Of course no one is perfect, but there are always limits to who is good and who is not good for a relationship. I think it’s unfair to question whether or not someone is crappy just because they believe there are crappy men in existence in the world at all.
“@Elsa – Are you directing that at me?”
No. I am directing it exactly as written (“anyone who says..) and it was meant to he a help not an insult. I am sorry it came across as personal to you.
The first part of your comment did prompt the thought to cross my mind but I did not even read your full comment so definitely not personal! 🙂
Oh no, I wasn’t meaning it personally, I wasn’t offended, I was just wondering if it was a response to my comment. Sorry about the misunderstanding, lol!
I’m not crappy, either. 🙂
egiyablu – I’m just saying that I’m not meeting anyone. That’s all. 🙂 I haven’t met anyone – isolation has been one problem, and I usually had someone interested when they knew me, as well as all sorts of disgusting attention from those who didn’t. I had a much better attitude about all of this until the past year.

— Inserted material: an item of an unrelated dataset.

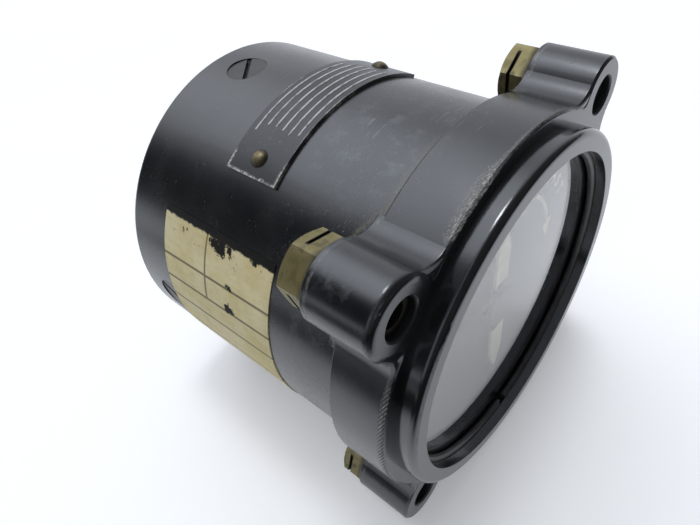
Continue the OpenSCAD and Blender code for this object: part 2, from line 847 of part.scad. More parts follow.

The player/FwB thing has just spread and spread, and most men seem to be going for those who are younger. Much younger, or 33 and under. You know? I don’t think they’re all a-holes, because I know the bitter men are wrong about a lot of women (although there are a number of them out there, like some of those they complain about). I don’t know. Sometimes I feel like I’m talking into a fan, as Elsa or satori mentioned here recently, trying to get across that I don’t hate men, but I’m coming across an awful lot who seem to fit the above, and I’m not the only one. I feel like I would have made a good partner, and I still could, but right now, I’m rather jaded.